The truth is a heavy burden; only a few can carry it.
Boy don’t I know it, whew.
“Thinking is hard which is why so few people try it.”
“If you take care of your nickels and dimes, your dollars will take care of themselves.”
“It’s amazing what can be accomplished when no one worries about who will get credit.”
“A govt big enough to give you everything you want is big enough to take everything you’ve got.”
“Most people can handle adversity. If you want to test a man’s character, give him power.”
Whoever saves a single life it is as though he saved the universe.

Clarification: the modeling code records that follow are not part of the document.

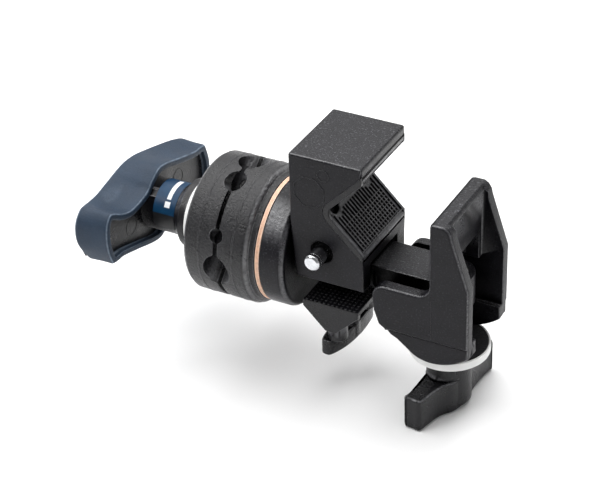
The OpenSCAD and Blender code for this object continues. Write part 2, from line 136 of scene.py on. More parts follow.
def round_edges(mesh, width, where=None, segments=3, sharp=35):
    """Rounds the outer edges sharper than an angle, all of them or those that pass a test."""
    mesh.normal_update()
    edges = [
        edge for edge in mesh.edges
        if len(edge.link_faces) == 2 and edge.is_convex
        and edge.calc_face_angle() > math.radians(sharp)
        and (where is None or where(edge.verts[0].co, edge.verts[1].co))
    ]
    if edges:
        bmesh.ops.bevel(
            mesh, geom=edges, offset=width * MM, offset_type="OFFSET", segments=segments,
            profile=0.5, affect="EDGES", clamp_overlap=False, harden_normals=False,
        )


def near(a, b):
    """Whether two lengths are all but the same."""
    return abs(a - b) < SAME_PLACE


def drilled(mesh, drills):
    """A closed mesh with closed shapes taken away from it."""
    holders = []
    for part in (mesh, drills):
        bmesh.ops.recalc_face_normals(part, faces=part.faces)
        data = bpy.data.meshes.new("step")
        part.to_mesh(data)
        part.free()
        holders.append(bpy.data.objects.new("step", data))
        bpy.context.scene.collection.objects.link(holders[-1])
    step = holders[0].modifiers.new("cut", "BOOLEAN")
    step.object = holders[1]
    step.solver = "EXACT"
    depsgraph = bpy.context.evaluated_depsgraph_get()
    result = bmesh.new()
    result.from_mesh(bpy.data.meshes.new_from_object(holders[0].evaluated_get(depsgraph)))
    for holder in holders:
        bpy.data.objects.remove(holder)
    return result


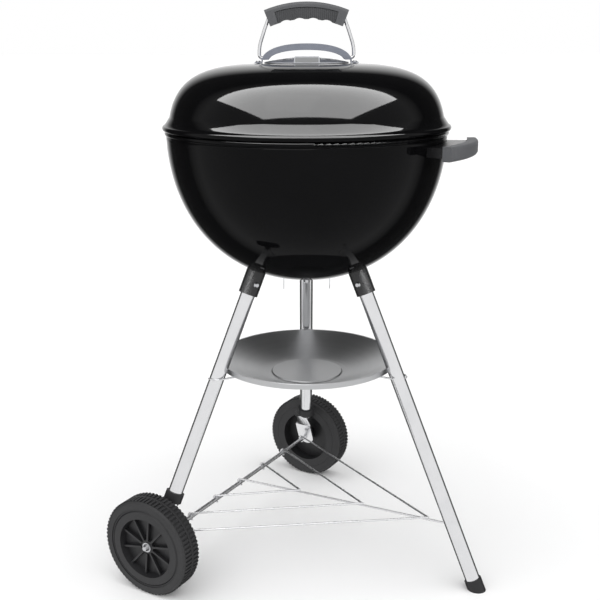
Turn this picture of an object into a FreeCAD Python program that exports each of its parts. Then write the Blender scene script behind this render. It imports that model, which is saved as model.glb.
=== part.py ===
import FreeCAD, Part
import math
import os

# Kettle charcoal grill, in millimetres.  +Z is up and the ground is z = 0 while the model is
# laid out.  Angles are measured from +X towards +Y.  The last step moves every piece so that
# the origin is the centre of the whole object's box on the ground.

V = FreeCAD.Vector
UP = V(0, 0, 1)
Y_AXIS = V(0, 1, 0)
ORIGIN = V(0, 0, 0)

# ---- clearances -------------------------------------------------------------------------------
SEAT_GAP = 0.3            # between a seated piece and what carries it
SLIP_GAP = 0.3            # around a tube or wire that goes into another piece
RUN_GAP = 0.05            # radial, between a turning piece and its pin

CURVE_STEPS = 36          # straight steps along the bowl's and the lid's curve

# ---- bowl -------------------------------------------------------------------------------------
BOWL_RADIUS = 235.4
BOWL_DEPTH = 256.9
BOWL_POWER = 2.14
BOWL_WALL = 1.2
BOWL_TOP_Z = 773.9        # height at which the bowl's curve is vertical
BOWL_RIM_Z = 768.0
BOWL_BEAD_R = 3.6
BOWL_HOLE_R = 8.0
BOWL_HOLE_RING = 22.0

# ---- lid --------------------------------------------------------------------------------------
LID_INSET = 1.5           # the lid's curve is this much narrower than the bowl's
LID_DEPTH = 193.8
LID_POWER = 4.2
LID_WALL = 1.2
LID_SKIRT_RISE = 18.0     # height of the flared skirt above the bead
LID_BEAD_R = 4.8
LID_BEAD_OUT = 2.2        # how far the lid's bead stands outside the bowl's bead
LID_CENTRE_DROP = 90.5    # the dome's centre below the lid's bead
LID_HOLE_R = 9.0
LID_HOLE_RING = 42.0

# ---- dampers ----------------------------------------------------------------------------------
DAMPER_R = 70.0
DAMPER_CROWN = 8.2
DAMPER_WALL = 1.2
DAMPER_HUB_R = 13.0
DAMPER_HOLE_R = 9.5
DAMPER_TAB_WIDTH = 41.0
DAMPER_TAB_HEIGHT = 11.0
BADGE_WIDTH = 37.0
BADGE_HEIGHT = 7.5
BADGE_THICK = 0.8
RIVET_R = 3.0
RIVET_HEAD_R = 7.0
RIVET_HEAD_H = 3.0
LOW_DAMPER_R = 37.0
LOW_DAMPER_WALL = 1.0
LOW_TAB_REACH = 41.0
LOW_TAB_DROP = 24.0
LOW_TAB_WIDTH = 11.0
LOW_NUT_R = 5.5
LOW_NUT_H = 9.0

# ---- lid handle -------------------------------------------------------------------------------
SHIELD_HALF = 74.5
SHIELD_RISE = 31.0
SHIELD_POWER = 2.3
SHIELD_WALL = 1.5
SHIELD_DEPTH = 34.0
SHIELD_LIP = 10.5
SHIELD_FOOT = 11.0
WIRE_R = 2.8
WIRE_TOP_RISE = 81.0      # the wire's straight run inside the grip, above the lid's top
WIRE_FOOT_RISE = 8.0
WIRE_BULGE = 77.5
WIRE_BEND_LOW = 5.0
WIRE_BEND_SIDE = 60.0
WIRE_BEND_TOP = 16.0
GRIP_TOP_RISE = 97.0
GRIP_ARC_R = 187.5
GRIP_HALF = 69.5
GRIP_DEPTH = 26.0
GRIP_SKIN = 8.5
GRIP_HEIGHT = 27.0
GRIP_LOBE = 15.0
GRIP_CORNER = 5.0
GRIP_SEAM = 0.3
FINGER_R = 15.0
FINGER_BITE = 2.2
FINGERS = 4

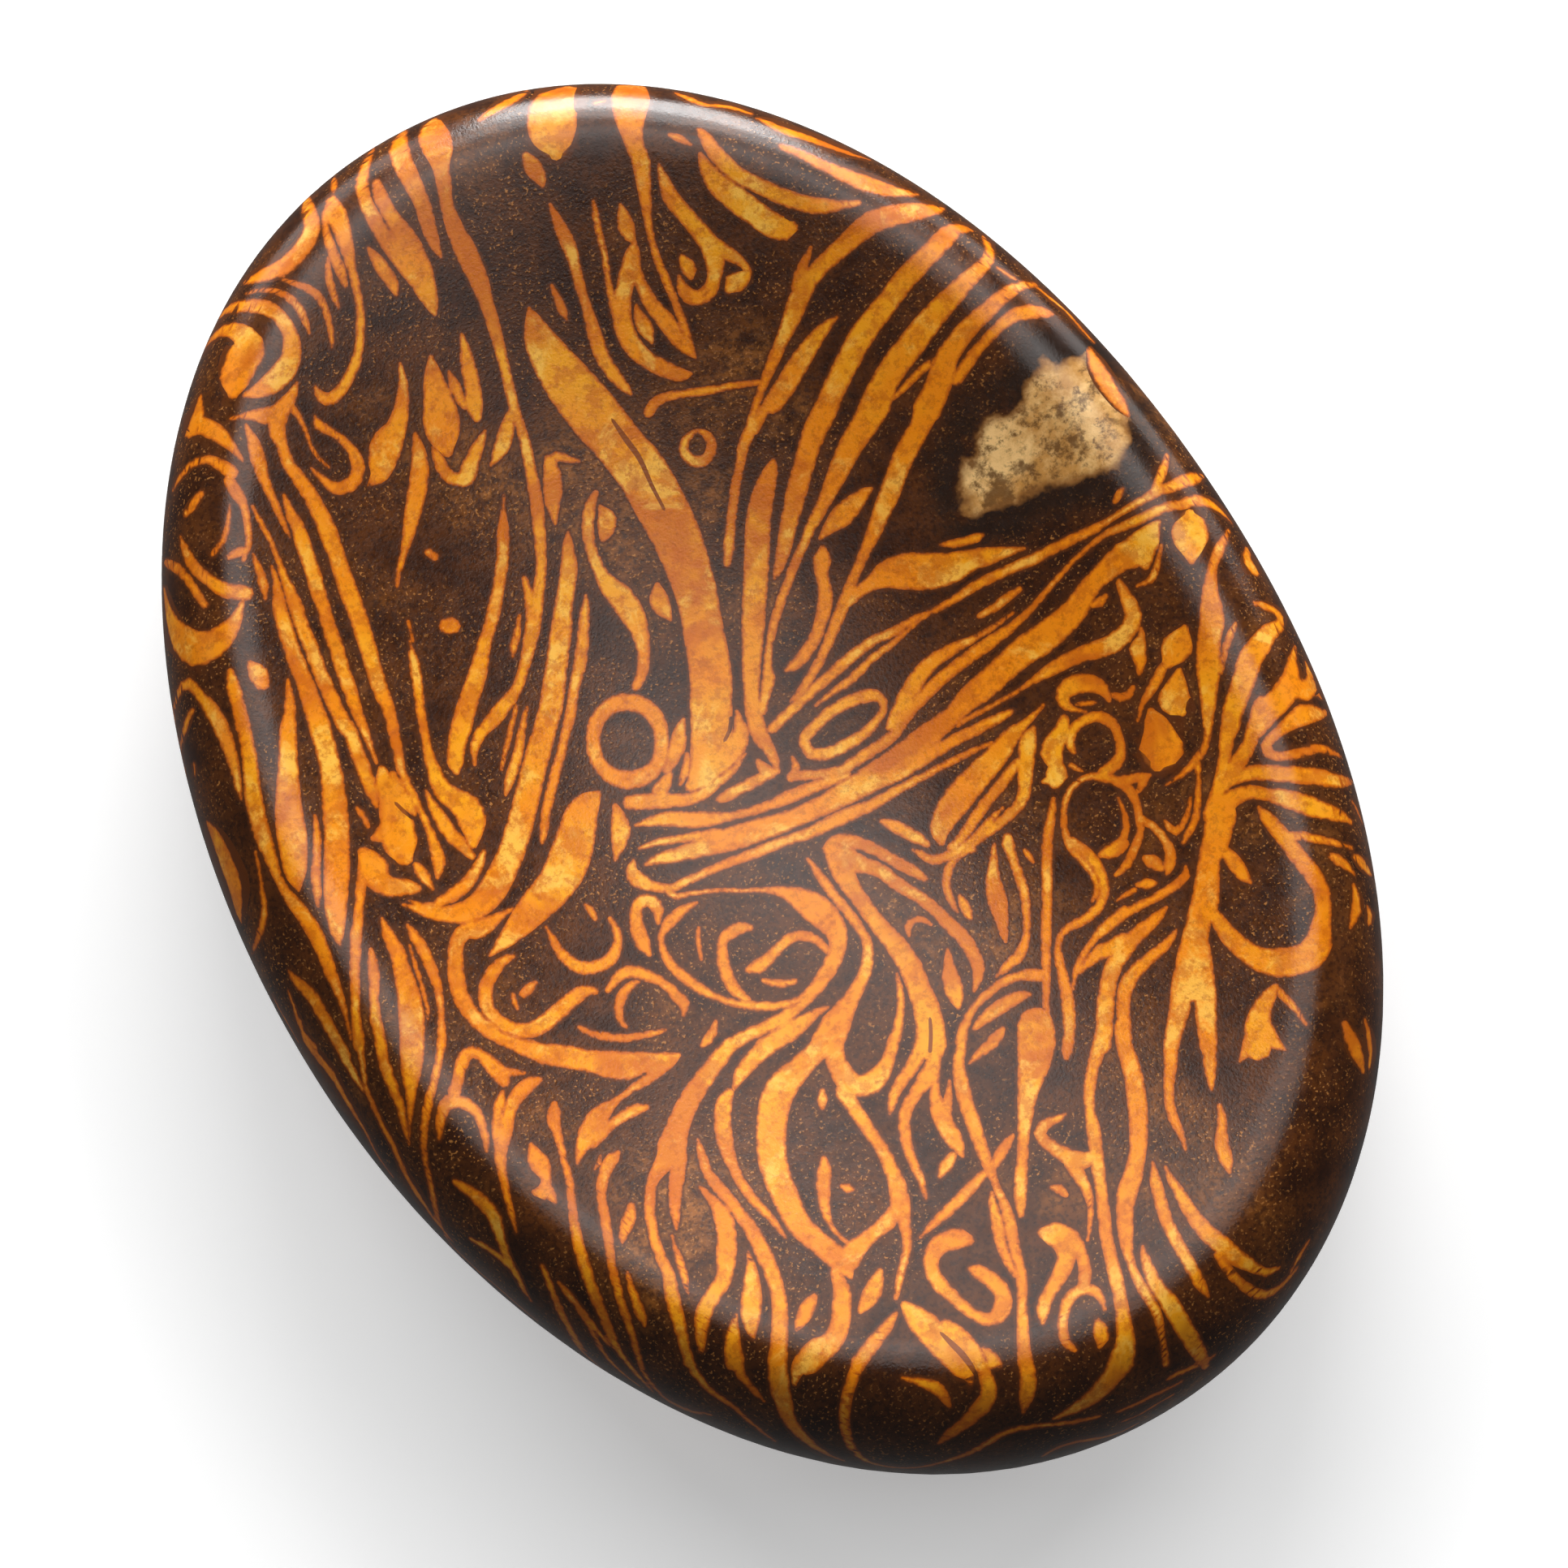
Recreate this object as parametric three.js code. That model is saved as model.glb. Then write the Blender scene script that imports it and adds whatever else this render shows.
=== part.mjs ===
// A worry stone: an oval palm stone of polished mariyam jasper, with a hollow for the thumb in its top.
// Millimetres, +Z up. The long axis lies along Y. The stone rests on a small flat spot at Z = 0,
// and the origin lies on that spot, under the middle of the stone.

import * as THREE from 'three';
import { ParametricGeometry } from 'three/addons/geometries/ParametricGeometry.js';
import { mergeVertices } from 'three/addons/utils/BufferGeometryUtils.js';

// Driving dimensions of the outline, seen from above
const LENGTH = 45;
const WIDTH = 31.9;
const OUTLINE_POWER = 2.055;      // 2 is an ellipse, more is a fuller oval
const OUTLINE_SWELL = -0.0054;    // hand grinding left three faint swells, as a share of the radius
const SWELL_TURN = 0.156;         // radians from +X to the first swell

// Driving dimensions of the height
const BELLY_HEIGHT = 3.8;         // of the widest line round the stone
const DOME_HEIGHT = 8;            // that the top would have without its hollow
const HOLLOW_DEPTH = 3.5;         // below the dome height, in the middle
const HOLLOW_POWER = 1.5;         // more gathers the hollow towards the middle

// Driving dimensions of the two roll-overs that meet at the belly
const RIM_ROLL = 3.4;             // how far in from the outline the top bends over
const RIM_POWER = 2.2;
const UNDER_ROLL = 0.62;          // how far in the underside bends, as a share of the radius
const UNDER_POWER = 2.4;

// Fineness of the faceted solid
const SEGMENTS = 88;
const TOP_ROWS = 26;
const UNDER_ROWS = 13;
const FOOT_ROWS = 1;
const ROWS = TOP_ROWS + UNDER_ROWS + FOOT_ROWS;

// Radius of the outline in one direction
function outlineRadius(angle) {
  const across = Math.abs(Math.cos(angle)) / (WIDTH / 2);
  const along = Math.abs(Math.sin(angle)) / (LENGTH / 2);
  const oval = (across ** OUTLINE_POWER + along ** OUTLINE_POWER) ** (-1 / OUTLINE_POWER);
  return oval * (1 + OUTLINE_SWELL * Math.cos(3 * (angle - SWELL_TURN)));
}

// Quarter of a rounded corner: 0 at the edge, 1 where the bend ends
function rollOver(inset, reach, power) {
  const left = Math.max(0, 1 - inset / reach);
  return Math.max(0, 1 - left ** power) ** (1 / power);
}

// Height of the top: a rounded rim with the thumb hollow sunk inside it
function topHeight(radius, outline) {
  const dome = (DOME_HEIGHT - BELLY_HEIGHT) * rollOver(outline - radius, RIM_ROLL, RIM_POWER);
  const share = radius / outline;
  const hollow = HOLLOW_DEPTH * Math.max(0, 1 - share * share) ** HOLLOW_POWER;
  return BELLY_HEIGHT + dome - hollow;
}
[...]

That line of Jewish wisdom was incorporated into Qu’ran verse 5:32. It is frequently quoted by apologists for Islam, including Obama in his much ballyhooed Cairo speech:
The Holy Koran teaches that whoever kills an innocent, it is as if he has killed all mankind; and whoever saves a person, it is as if he has saved all mankind.
Typically the Qur’an turns that sentiment on its head in the very next verse where it explains how necessary it is to execute, crucify, and maim those who oppose Allah and Muhammad.
See article Obama quotes verse 5:32, omits 5:33
The original version of the “world in the hands of fools” line is the Talmudic saying: since the Temple was destroyed, prophecy is given only to children and fools.
A few more good ones – Jewish and Gentile:
If you judge by beards and bellies, my goat should be the village Rabbi.
Don’t throw a stone in a well you drank from (this is the original Talmudic version – more about gratitude than practicality).
If a good deed comes to hand – don’t let it go stale.
Say little and do much – the oriental version of this is:
Talk does not cook rice.
Before you marry, keep your eyes wide open. After you marry – close one eye (Nigerian, I believe).
Greetings:
“When the going gets tough, the tough get going, and the smart are already gone.”
Don’t throw a stone in a well you drank from
the version i know is dont sh t where you eat…
“We have the best Congress money can buy.”
-Maybe Mark Twain?
“Teach a man to fish and you lose a Democrat voter.”